Object modeling scripts:
————————

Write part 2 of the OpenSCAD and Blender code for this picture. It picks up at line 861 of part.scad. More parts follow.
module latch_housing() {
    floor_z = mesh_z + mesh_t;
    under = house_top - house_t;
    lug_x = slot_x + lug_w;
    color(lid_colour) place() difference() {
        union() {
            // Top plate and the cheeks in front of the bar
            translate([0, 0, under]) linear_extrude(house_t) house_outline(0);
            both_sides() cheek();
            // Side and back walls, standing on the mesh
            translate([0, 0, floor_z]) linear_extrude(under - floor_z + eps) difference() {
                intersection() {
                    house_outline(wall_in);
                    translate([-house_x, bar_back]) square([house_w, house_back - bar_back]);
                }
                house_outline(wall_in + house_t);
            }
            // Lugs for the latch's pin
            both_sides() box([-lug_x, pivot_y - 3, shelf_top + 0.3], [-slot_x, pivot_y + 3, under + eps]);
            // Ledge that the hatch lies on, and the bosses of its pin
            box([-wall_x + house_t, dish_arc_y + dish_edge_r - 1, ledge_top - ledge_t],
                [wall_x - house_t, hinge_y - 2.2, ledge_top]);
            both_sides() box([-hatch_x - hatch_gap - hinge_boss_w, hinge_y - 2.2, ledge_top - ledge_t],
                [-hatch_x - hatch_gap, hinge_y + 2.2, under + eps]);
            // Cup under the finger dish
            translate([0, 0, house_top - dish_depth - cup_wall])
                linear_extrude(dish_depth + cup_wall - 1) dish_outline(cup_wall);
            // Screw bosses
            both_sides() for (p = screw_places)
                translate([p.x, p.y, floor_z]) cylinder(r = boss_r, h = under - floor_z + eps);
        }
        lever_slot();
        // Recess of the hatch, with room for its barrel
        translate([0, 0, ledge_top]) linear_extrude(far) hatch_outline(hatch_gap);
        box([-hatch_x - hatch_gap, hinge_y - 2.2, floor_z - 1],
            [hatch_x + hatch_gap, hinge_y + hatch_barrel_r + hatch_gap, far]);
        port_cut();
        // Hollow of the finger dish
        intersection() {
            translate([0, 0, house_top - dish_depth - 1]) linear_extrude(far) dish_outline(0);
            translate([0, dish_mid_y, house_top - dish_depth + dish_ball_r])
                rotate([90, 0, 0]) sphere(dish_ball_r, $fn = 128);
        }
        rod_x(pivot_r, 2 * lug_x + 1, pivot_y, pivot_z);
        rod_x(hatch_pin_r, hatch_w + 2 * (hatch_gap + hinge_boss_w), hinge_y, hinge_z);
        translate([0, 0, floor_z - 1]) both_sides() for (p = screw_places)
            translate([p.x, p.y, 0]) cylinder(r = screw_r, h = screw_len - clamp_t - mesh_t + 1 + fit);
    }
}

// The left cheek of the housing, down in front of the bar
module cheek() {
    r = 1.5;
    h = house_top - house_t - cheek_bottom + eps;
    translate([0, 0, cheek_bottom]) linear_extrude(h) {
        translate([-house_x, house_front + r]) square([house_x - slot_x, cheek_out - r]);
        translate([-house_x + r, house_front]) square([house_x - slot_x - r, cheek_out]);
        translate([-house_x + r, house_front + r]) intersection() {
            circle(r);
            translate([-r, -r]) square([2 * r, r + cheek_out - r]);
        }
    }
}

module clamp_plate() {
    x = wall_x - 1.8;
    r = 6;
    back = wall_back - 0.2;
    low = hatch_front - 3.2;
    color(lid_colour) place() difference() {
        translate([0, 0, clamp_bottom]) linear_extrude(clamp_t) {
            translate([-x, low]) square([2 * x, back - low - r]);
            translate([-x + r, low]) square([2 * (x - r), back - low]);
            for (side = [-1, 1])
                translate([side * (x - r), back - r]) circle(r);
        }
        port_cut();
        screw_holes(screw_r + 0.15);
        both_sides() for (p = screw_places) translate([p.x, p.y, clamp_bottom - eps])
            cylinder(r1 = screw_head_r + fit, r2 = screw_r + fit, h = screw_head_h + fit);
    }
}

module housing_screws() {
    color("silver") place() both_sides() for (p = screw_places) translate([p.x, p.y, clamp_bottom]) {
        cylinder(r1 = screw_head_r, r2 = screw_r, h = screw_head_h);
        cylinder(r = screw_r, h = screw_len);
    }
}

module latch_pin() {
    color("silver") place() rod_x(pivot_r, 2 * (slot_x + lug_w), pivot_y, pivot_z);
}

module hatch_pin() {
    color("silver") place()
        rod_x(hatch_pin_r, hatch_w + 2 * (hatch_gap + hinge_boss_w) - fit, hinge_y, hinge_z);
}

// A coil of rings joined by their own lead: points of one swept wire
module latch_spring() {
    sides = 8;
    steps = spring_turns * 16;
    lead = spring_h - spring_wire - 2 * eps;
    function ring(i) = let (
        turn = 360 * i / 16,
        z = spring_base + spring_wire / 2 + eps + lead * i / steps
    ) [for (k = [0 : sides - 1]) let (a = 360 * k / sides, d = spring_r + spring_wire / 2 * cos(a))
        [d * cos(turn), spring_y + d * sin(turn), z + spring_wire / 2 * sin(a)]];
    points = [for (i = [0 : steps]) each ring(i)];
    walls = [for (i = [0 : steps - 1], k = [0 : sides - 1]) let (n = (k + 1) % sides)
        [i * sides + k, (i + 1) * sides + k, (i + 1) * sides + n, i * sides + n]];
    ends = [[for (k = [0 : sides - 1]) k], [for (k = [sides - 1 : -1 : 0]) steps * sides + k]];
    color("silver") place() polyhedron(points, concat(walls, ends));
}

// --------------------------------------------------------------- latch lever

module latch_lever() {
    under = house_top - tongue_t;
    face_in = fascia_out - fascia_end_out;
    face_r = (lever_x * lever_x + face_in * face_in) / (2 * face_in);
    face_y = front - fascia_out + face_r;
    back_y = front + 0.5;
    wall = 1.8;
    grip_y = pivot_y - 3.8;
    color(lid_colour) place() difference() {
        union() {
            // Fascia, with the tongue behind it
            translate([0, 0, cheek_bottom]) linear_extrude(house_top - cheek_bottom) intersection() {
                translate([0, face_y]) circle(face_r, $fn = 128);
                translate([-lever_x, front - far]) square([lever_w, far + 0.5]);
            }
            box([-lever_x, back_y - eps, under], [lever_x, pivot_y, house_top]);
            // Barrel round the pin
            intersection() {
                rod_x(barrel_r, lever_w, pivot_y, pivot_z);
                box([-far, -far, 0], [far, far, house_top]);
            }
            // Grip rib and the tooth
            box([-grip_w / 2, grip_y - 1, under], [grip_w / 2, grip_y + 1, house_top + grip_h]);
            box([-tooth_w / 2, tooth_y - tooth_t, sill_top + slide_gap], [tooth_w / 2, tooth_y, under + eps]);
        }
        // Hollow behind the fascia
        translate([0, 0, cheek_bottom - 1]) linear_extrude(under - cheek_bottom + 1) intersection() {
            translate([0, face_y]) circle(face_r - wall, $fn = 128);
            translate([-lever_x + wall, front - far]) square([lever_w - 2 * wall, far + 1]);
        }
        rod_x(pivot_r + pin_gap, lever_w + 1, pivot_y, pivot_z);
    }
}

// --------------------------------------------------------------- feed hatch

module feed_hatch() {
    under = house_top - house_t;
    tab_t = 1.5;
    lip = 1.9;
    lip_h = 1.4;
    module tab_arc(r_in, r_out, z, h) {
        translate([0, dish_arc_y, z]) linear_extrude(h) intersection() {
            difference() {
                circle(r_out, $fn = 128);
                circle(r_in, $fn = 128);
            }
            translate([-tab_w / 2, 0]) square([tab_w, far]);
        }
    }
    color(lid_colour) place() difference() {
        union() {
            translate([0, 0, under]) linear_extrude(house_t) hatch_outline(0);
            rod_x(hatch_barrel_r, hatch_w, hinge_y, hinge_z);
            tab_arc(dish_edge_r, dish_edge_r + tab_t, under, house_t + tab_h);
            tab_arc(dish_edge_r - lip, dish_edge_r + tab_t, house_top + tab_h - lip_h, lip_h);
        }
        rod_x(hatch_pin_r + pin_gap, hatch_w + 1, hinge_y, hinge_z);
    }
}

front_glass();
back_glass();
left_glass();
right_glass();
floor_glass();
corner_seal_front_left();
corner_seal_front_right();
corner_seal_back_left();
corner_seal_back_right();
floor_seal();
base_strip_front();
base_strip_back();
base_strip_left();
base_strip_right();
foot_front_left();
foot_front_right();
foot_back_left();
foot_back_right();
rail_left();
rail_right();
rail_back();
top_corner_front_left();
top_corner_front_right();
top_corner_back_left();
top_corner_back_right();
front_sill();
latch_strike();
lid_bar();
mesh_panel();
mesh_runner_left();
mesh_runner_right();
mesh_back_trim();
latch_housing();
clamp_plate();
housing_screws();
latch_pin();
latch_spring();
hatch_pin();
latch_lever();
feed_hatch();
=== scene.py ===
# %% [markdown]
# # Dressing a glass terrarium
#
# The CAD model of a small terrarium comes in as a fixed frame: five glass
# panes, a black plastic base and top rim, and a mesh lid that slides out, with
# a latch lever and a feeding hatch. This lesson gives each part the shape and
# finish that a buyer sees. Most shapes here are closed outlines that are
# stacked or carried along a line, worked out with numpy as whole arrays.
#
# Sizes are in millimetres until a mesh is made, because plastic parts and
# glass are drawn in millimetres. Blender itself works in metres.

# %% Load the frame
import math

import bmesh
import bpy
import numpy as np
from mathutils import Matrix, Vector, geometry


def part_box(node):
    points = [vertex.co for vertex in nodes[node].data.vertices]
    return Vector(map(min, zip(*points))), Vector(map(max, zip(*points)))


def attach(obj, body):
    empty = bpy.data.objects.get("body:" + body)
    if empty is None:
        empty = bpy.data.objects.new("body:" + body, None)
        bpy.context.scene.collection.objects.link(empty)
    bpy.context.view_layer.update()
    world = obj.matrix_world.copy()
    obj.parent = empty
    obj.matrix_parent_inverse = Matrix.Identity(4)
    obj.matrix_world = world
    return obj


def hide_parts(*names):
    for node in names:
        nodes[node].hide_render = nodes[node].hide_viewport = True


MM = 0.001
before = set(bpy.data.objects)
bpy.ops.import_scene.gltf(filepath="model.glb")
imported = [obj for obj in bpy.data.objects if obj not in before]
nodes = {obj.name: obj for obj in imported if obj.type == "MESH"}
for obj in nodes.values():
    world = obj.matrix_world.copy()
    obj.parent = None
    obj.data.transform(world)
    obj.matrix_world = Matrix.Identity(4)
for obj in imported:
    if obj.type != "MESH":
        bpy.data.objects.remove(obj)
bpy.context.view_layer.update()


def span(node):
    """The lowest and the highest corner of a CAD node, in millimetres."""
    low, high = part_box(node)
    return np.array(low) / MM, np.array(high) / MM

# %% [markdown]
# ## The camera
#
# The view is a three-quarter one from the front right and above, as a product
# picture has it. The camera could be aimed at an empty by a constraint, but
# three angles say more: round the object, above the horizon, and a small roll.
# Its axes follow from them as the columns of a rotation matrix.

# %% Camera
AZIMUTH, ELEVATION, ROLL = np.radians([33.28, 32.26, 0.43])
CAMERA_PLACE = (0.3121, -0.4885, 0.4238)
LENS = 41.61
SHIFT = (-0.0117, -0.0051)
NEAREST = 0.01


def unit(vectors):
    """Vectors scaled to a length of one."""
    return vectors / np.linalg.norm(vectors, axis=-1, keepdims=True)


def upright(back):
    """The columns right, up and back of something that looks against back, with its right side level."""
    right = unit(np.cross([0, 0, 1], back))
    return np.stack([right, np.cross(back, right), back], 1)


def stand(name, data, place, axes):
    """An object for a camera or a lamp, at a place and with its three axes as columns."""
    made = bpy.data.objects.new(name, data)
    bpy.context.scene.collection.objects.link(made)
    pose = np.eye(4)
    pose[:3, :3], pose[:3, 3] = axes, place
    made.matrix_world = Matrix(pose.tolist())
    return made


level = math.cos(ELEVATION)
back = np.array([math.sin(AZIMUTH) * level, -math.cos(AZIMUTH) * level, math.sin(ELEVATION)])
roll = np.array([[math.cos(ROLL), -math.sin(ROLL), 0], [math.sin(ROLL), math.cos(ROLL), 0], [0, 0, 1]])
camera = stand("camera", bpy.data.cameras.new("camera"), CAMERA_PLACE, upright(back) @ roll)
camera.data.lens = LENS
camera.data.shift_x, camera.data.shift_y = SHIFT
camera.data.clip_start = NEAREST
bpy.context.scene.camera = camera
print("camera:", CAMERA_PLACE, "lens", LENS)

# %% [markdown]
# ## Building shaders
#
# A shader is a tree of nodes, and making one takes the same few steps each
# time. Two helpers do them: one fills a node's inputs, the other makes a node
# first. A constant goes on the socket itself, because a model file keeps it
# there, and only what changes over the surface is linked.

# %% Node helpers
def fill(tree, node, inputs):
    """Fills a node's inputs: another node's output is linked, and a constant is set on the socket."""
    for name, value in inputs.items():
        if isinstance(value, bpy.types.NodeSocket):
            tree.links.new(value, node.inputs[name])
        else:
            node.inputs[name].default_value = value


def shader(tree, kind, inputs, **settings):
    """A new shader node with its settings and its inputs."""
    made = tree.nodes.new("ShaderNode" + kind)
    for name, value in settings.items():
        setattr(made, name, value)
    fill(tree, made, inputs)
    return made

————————

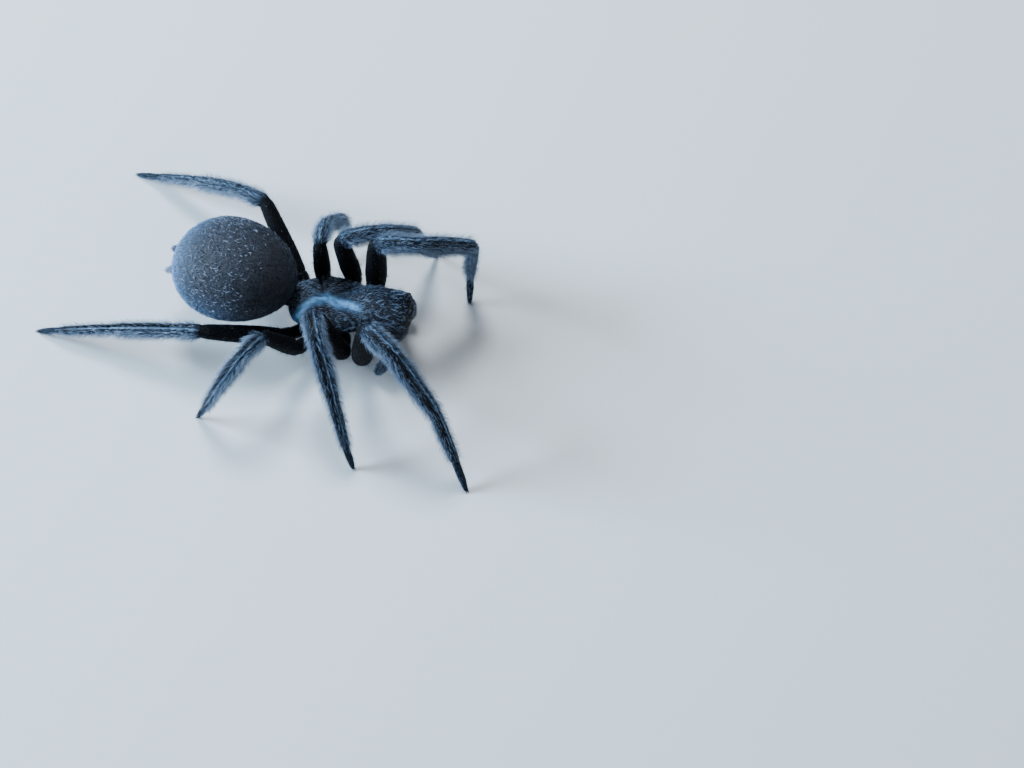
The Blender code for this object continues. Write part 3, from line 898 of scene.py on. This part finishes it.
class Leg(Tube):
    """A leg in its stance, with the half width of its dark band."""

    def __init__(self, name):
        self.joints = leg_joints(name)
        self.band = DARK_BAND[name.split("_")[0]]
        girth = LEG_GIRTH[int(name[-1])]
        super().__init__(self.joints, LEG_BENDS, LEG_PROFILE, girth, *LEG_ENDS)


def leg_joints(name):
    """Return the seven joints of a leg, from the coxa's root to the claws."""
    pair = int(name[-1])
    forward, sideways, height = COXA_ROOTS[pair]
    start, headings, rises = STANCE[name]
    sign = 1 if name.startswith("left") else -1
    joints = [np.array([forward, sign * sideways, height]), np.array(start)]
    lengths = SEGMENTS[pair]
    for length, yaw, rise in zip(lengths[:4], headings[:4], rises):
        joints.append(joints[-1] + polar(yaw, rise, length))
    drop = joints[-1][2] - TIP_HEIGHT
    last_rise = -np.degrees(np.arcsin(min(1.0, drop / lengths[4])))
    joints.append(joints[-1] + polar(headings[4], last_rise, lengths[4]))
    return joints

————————

_WHAT THE TASK REQUIRES_
Return nothing but the lines running from the line with "front_glass();" through the line with "nodes[node].hide_render = nodes[node].hide_viewport", exactly as they appear.

_EXERCISE RESPONSE_
front_glass();
back_glass();
left_glass();
right_glass();
floor_glass();
corner_seal_front_left();
corner_seal_front_right();
corner_seal_back_left();
corner_seal_back_right();
floor_seal();
base_strip_front();
base_strip_back();
base_strip_left();
base_strip_right();
foot_front_left();
foot_front_right();
foot_back_left();
foot_back_right();
rail_left();
rail_right();
rail_back();
top_corner_front_left();
top_corner_front_right();
top_corner_back_left();
top_corner_back_right();
front_sill();
latch_strike();
lid_bar();
mesh_panel();
mesh_runner_left();
mesh_runner_right();
mesh_back_trim();
latch_housing();
clamp_plate();
housing_screws();
latch_pin();
latch_spring();
hatch_pin();
latch_lever();
feed_hatch();
=== scene.py ===
# %% [markdown]
# # Dressing a glass terrarium
#
# The CAD model of a small terrarium comes in as a fixed frame: five glass
# panes, a black plastic base and top rim, and a mesh lid that slides out, with
# a latch lever and a feeding hatch. This lesson gives each part the shape and
# finish that a buyer sees. Most shapes here are closed outlines that are
# stacked or carried along a line, worked out with numpy as whole arrays.
#
# Sizes are in millimetres until a mesh is made, because plastic parts and
# glass are drawn in millimetres. Blender itself works in metres.

# %% Load the frame
import math

import bmesh
import bpy
import numpy as np
from mathutils import Matrix, Vector, geometry


def part_box(node):
    points = [vertex.co for vertex in nodes[node].data.vertices]
    return Vector(map(min, zip(*points))), Vector(map(max, zip(*points)))


def attach(obj, body):
    empty = bpy.data.objects.get("body:" + body)
    if empty is None:
        empty = bpy.data.objects.new("body:" + body, None)
        bpy.context.scene.collection.objects.link(empty)
    bpy.context.view_layer.update()
    world = obj.matrix_world.copy()
    obj.parent = empty
    obj.matrix_parent_inverse = Matrix.Identity(4)
    obj.matrix_world = world
    return obj


def hide_parts(*names):
    for node in names:
        nodes[node].hide_render = nodes[node].hide_viewport = True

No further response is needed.